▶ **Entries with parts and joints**
# # #
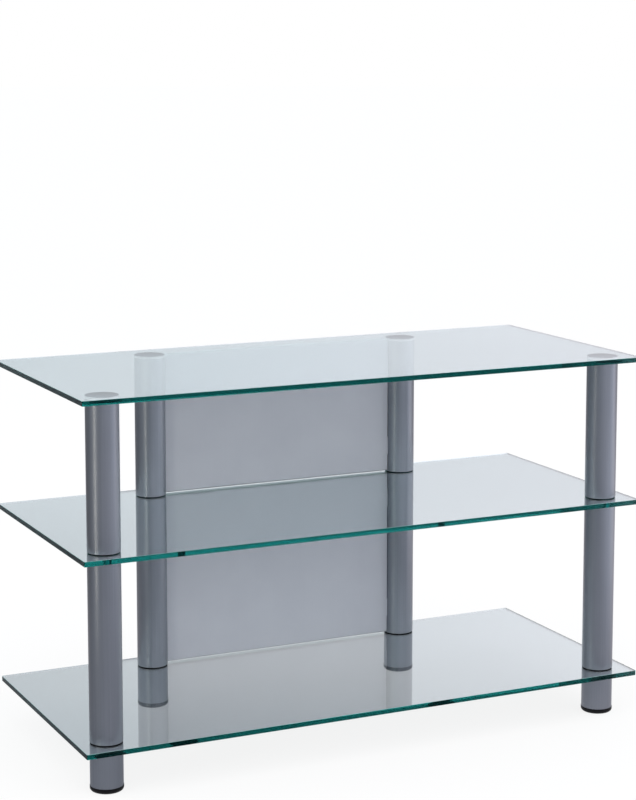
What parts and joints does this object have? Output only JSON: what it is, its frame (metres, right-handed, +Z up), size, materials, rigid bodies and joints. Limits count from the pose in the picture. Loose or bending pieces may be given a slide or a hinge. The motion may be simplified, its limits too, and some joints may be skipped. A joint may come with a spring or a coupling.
{
  "type": "tv stand",
  "caption": "Glass television stand: flat clear shelves clamped between round metal tube legs on black feet, with sheet panels between the back legs.",
  "frame": {"origin": "centre of the footprint, on the floor under the feet", "axes": "+X to the right along the shelves, +Y to the back where the panels are, +Z up"},
  "size_m": [0.95, 0.42, 0.595],
  "materials": {
    "clear_glass": "clear float glass, ground edges with a green tint",
    "tube_lacquer": "satin silver-grey",
    "panel_lacquer": "satin silver-grey sheet",
    "disc_metal": "matt turned",
    "foot_plastic": "black, fine grained",
    "gasket_rubber": "matt black",
    "gasket_clear": "clear soft plastic",
    "insert_plastic": "natural moulded",
    "stud_zinc": "zinc plated"
  },
  "bodies": {
    "root": {"top_shelf": "clear_glass", "middle_shelf": "clear_glass", "bottom_shelf": "clear_glass", "front_left_upper_tube": "tube_lacquer", "front_left_middle_tube": "tube_lacquer", "front_left_lower_tube": "tube_lacquer", "front_right_upper_tube": "tube_lacquer", "front_right_middle_tube": "tube_lacquer", "front_right_lower_tube": "tube_lacquer", "back_left_upper_tube": "tube_lacquer", "back_left_middle_tube": "tube_lacquer", "back_left_lower_tube": "tube_lacquer", "back_right_upper_tube": "tube_lacquer", "back_right_middle_tube": "tube_lacquer", "back_right_lower_tube": "tube_lacquer", "front_left_top_disc": "disc_metal", "front_right_top_disc": "disc_metal", "back_left_top_disc": "disc_metal", "back_right_top_disc": "disc_metal", "front_left_foot": "foot_plastic", "front_right_foot": "foot_plastic", "back_left_foot": "foot_plastic", "back_right_foot": "foot_plastic", "middle_shelf_over_gaskets": "gasket_rubber", "middle_shelf_under_gaskets": "gasket_clear", "bottom_shelf_over_gaskets": "gasket_rubber", "bottom_shelf_under_gaskets": "gasket_clear", "upper_tube_top_inserts": "insert_plastic", "upper_tube_bottom_inserts": "insert_plastic", "middle_tube_top_inserts": "insert_plastic", "middle_tube_bottom_inserts": "insert_plastic", "lower_tube_top_inserts": "insert_plastic", "middle_shelf_studs": "stud_zinc", "bottom_shelf_studs": "stud_zinc", "upper_back_panel": "panel_lacquer", "lower_back_panel": "panel_lacquer"}
  },
  "joints": []
}
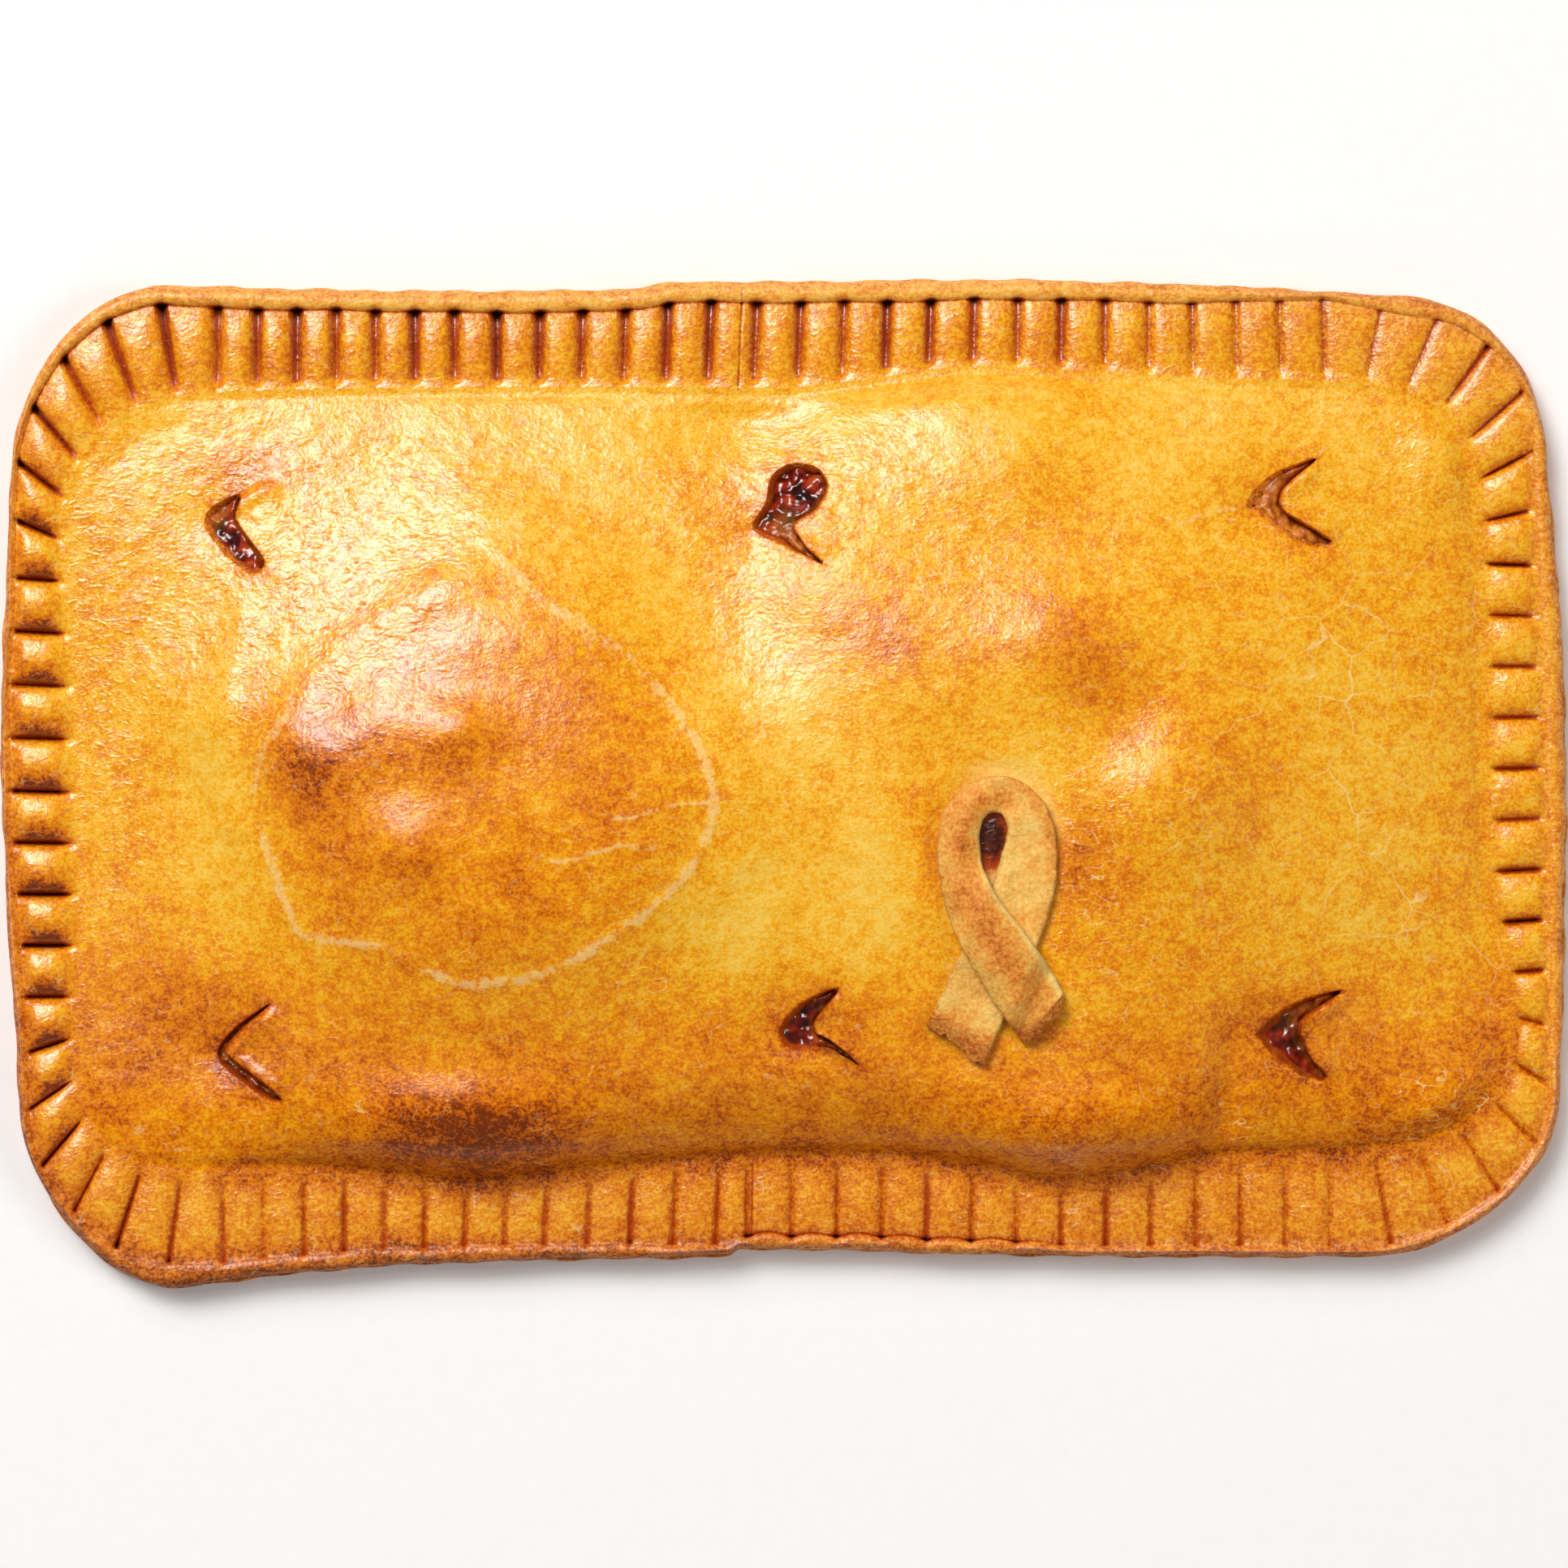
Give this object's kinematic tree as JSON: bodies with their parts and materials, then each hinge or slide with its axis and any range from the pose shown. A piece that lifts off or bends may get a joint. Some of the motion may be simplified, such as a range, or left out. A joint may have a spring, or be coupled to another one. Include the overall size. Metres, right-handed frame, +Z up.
{
  "type": "rectangular tuna pie",
  "caption": "Whole rectangular covered savoury pie with a crimped rim, slit vents over a dark tuna filling and a crossed loop of dough on its golden lid.",
  "frame": {"origin": "middle of the overall box, on the plane that the flat underside rests on", "axes": "+X along the long side, to the end with the dough loop. +Y across, to the side with the deep crimps. +Z up"},
  "size_m": [0.2997, 0.193, 0.0301],
  "materials": {
    "base_dough": "dry baked dough edge",
    "tuna_filling": "wet oily tomato and tuna filling",
    "lid_crust": "egg-washed golden crust with a soft sheen",
    "loop_dough": "dry pale baked dough"
  },
  "bodies": {
    "root": {"base_sheet": "base_dough", "filling": "tuna_filling", "lid_sheet": "lid_crust", "dough_loop": "loop_dough"}
  },
  "joints": []
}
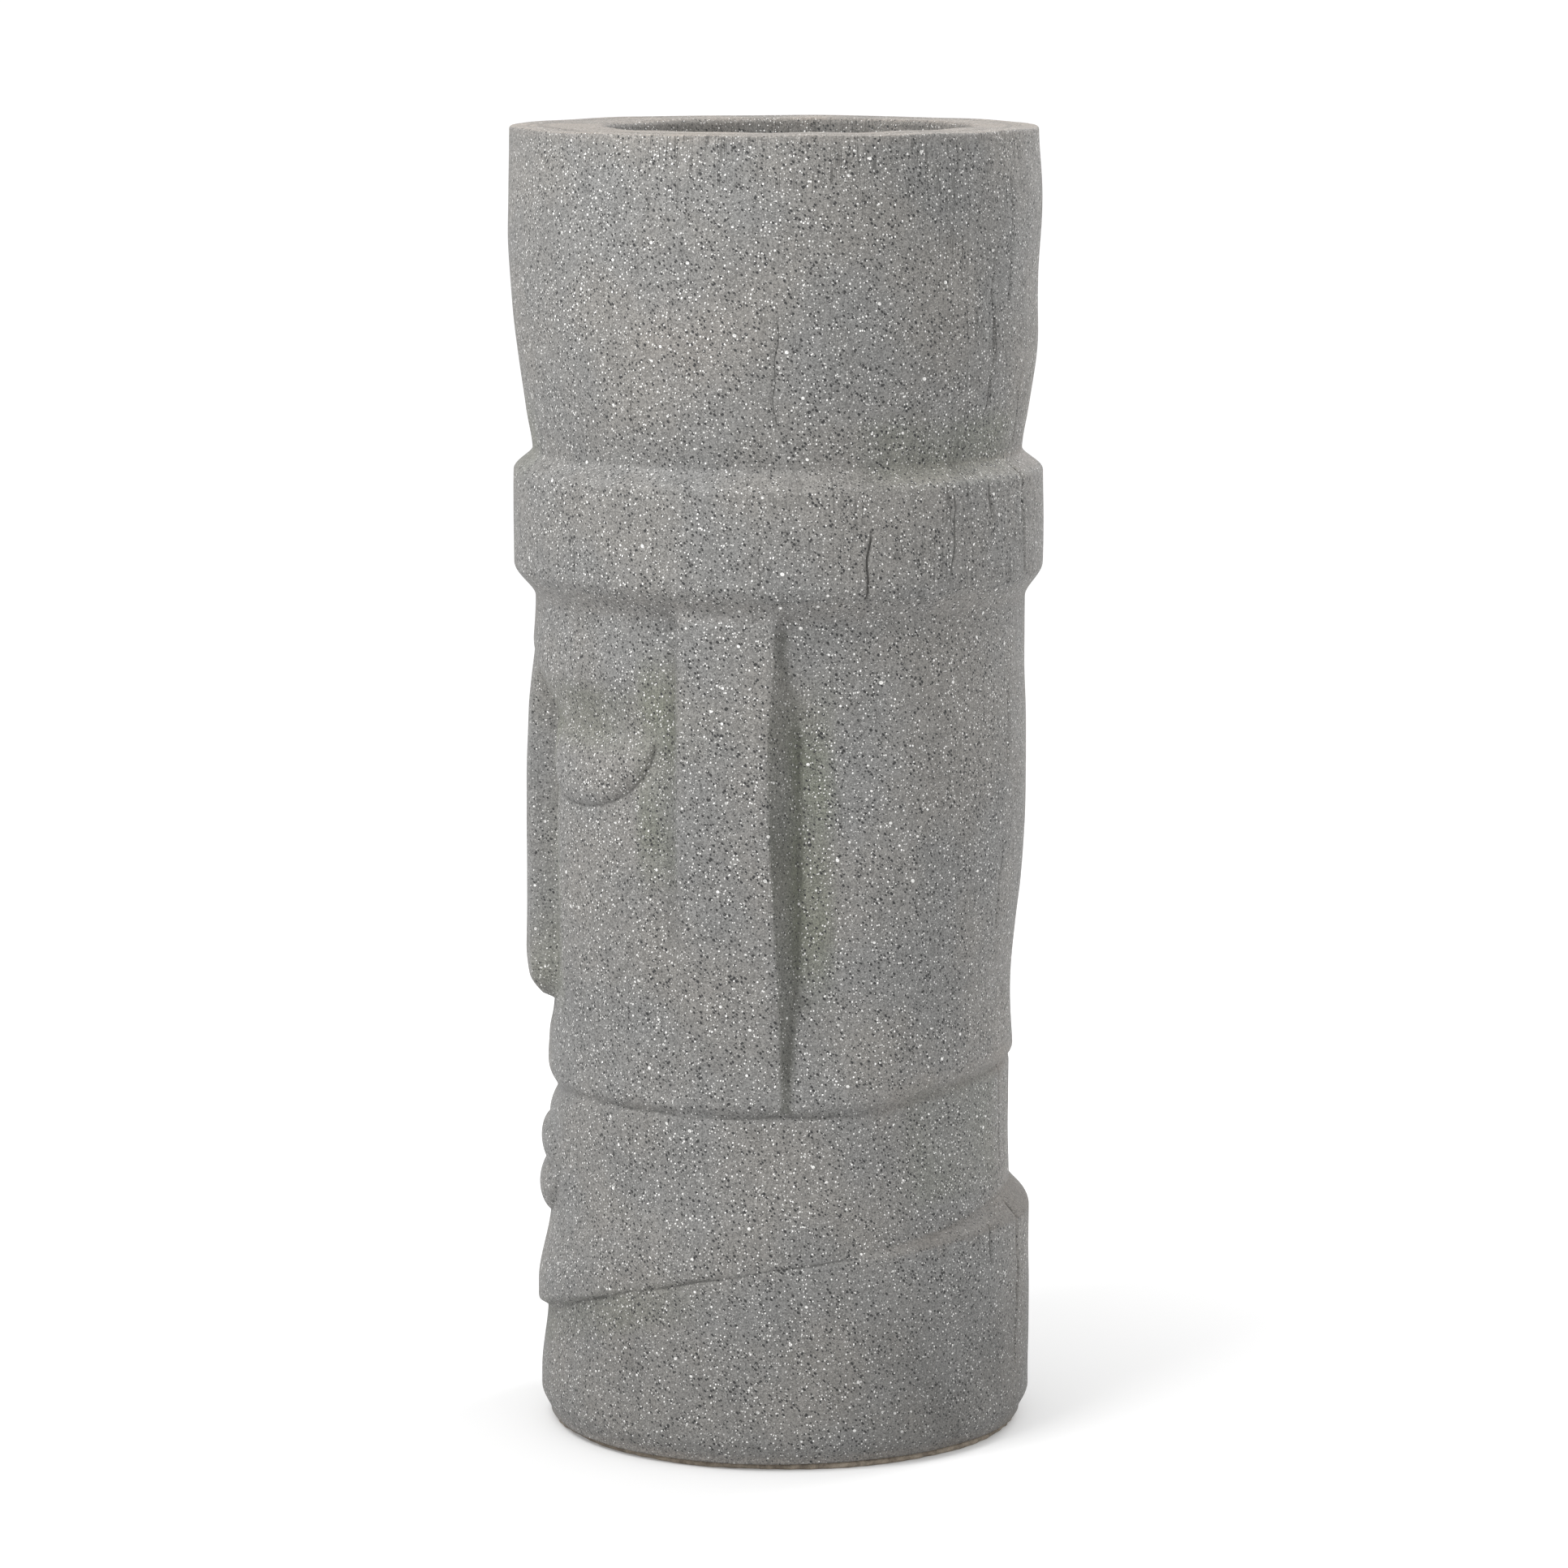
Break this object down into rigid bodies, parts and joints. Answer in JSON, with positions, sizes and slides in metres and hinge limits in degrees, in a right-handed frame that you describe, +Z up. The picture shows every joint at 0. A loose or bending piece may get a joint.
# # #
▶ **Given request**
Copy exactly, word for word, the line with "Give this object's" through the final line of the listing.

▶ **Complete response**
Give this object's kinematic tree as JSON: bodies with their parts and materials, then each hinge or slide with its axis and any range from the pose shown. A piece that lifts off or bends may get a joint. Some of the motion may be simplified, such as a range, or left out. A joint may have a spring, or be coupled to another one. Include the overall size. Metres, right-handed frame, +Z up.
{
  "type": "rectangular tuna pie",
  "caption": "Whole rectangular covered savoury pie with a crimped rim, slit vents over a dark tuna filling and a crossed loop of dough on its golden lid.",
  "frame": {"origin": "middle of the overall box, on the plane that the flat underside rests on", "axes": "+X along the long side, to the end with the dough loop. +Y across, to the side with the deep crimps. +Z up"},
  "size_m": [0.2997, 0.193, 0.0301],
  "materials": {
    "base_dough": "dry baked dough edge",
    "tuna_filling": "wet oily tomato and tuna filling",
    "lid_crust": "egg-washed golden crust with a soft sheen",
    "loop_dough": "dry pale baked dough"
  },
  "bodies": {
    "root": {"base_sheet": "base_dough", "filling": "tuna_filling", "lid_sheet": "lid_crust", "dough_loop": "loop_dough"}
  },
  "joints": []
}
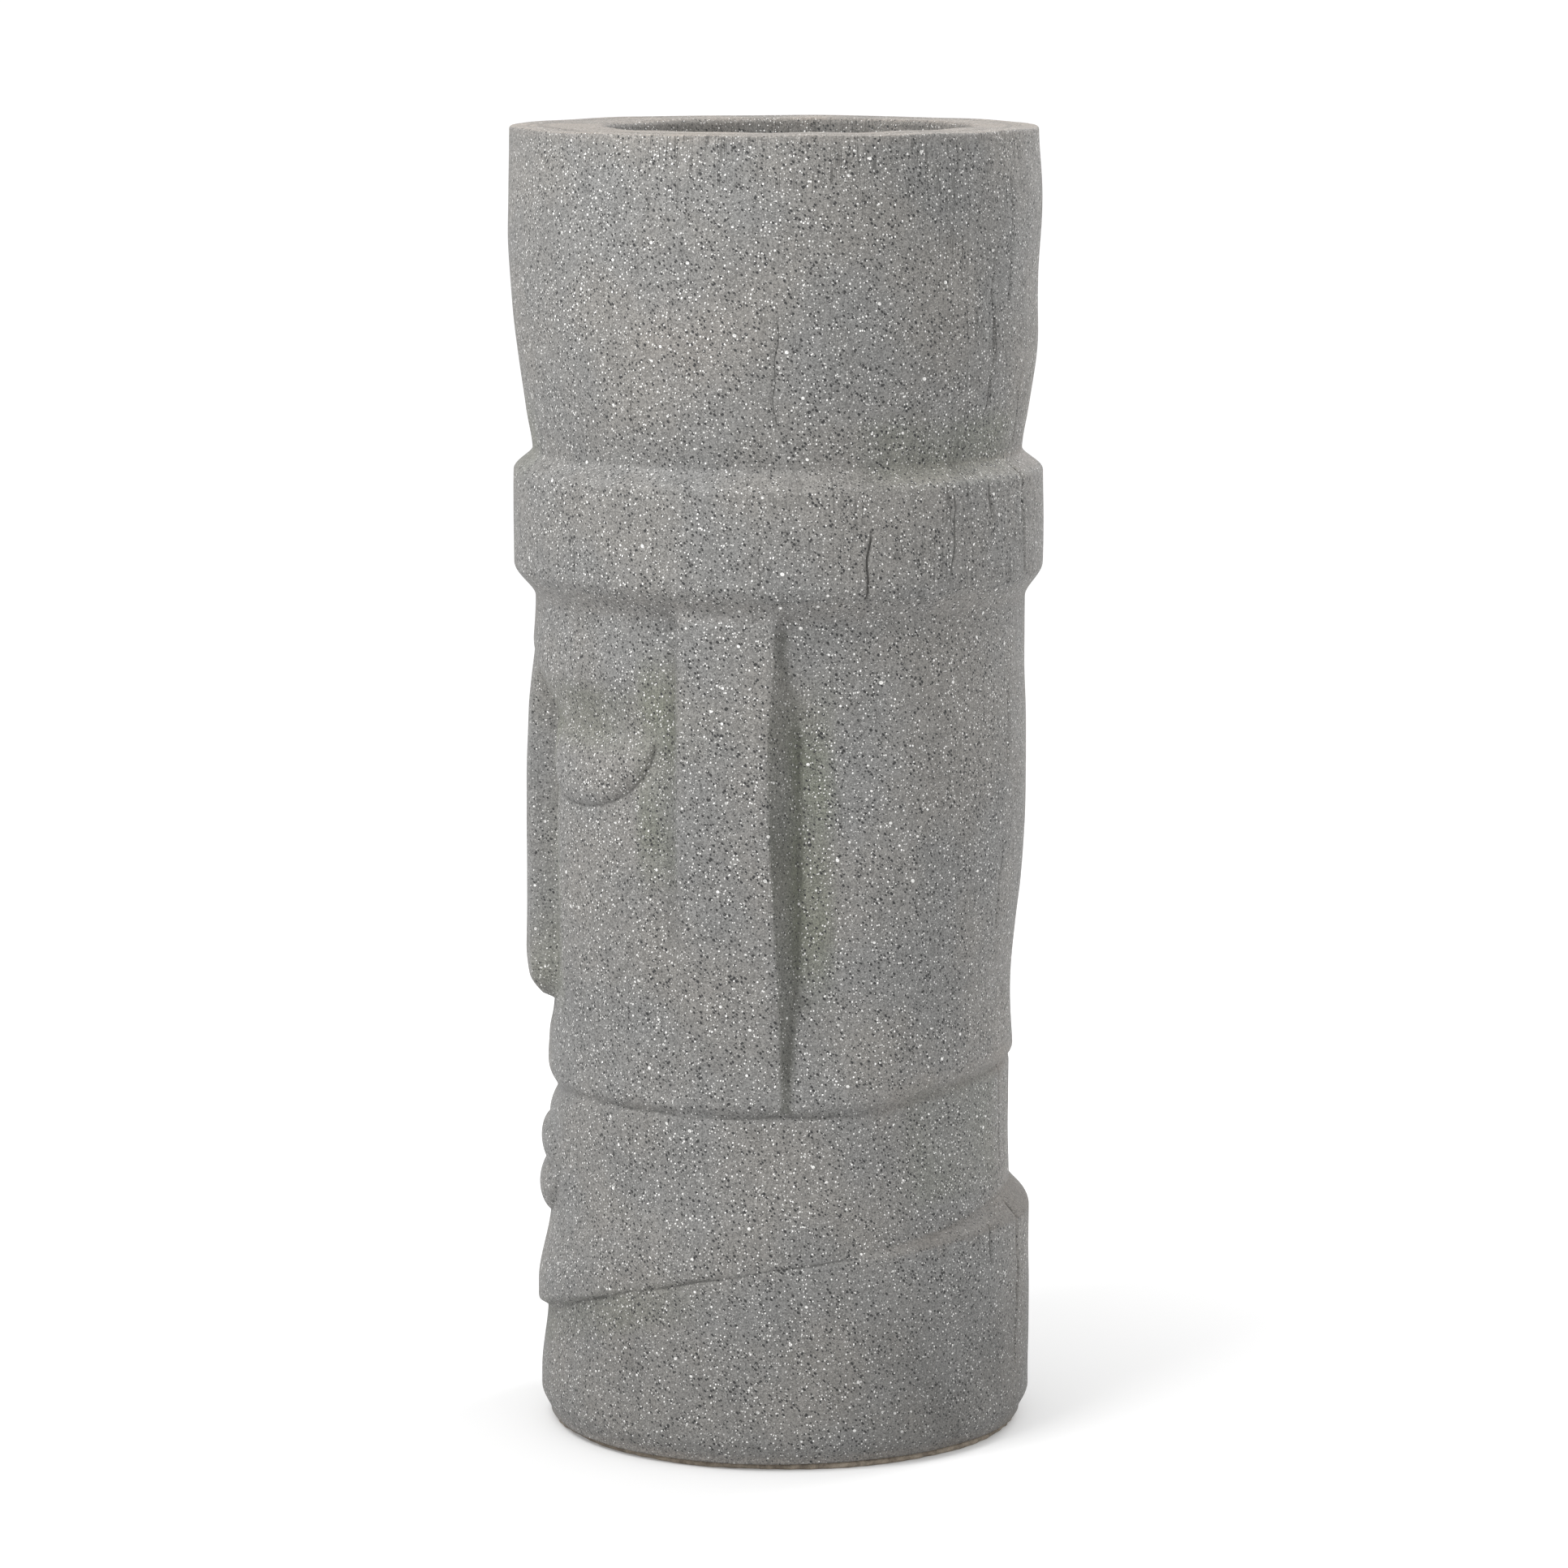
Break this object down into rigid bodies, parts and joints. Answer in JSON, with positions, sizes and slides in metres and hinge limits in degrees, in a right-handed frame that you describe, +Z up. The picture shows every joint at 0. A loose or bending piece may get a joint.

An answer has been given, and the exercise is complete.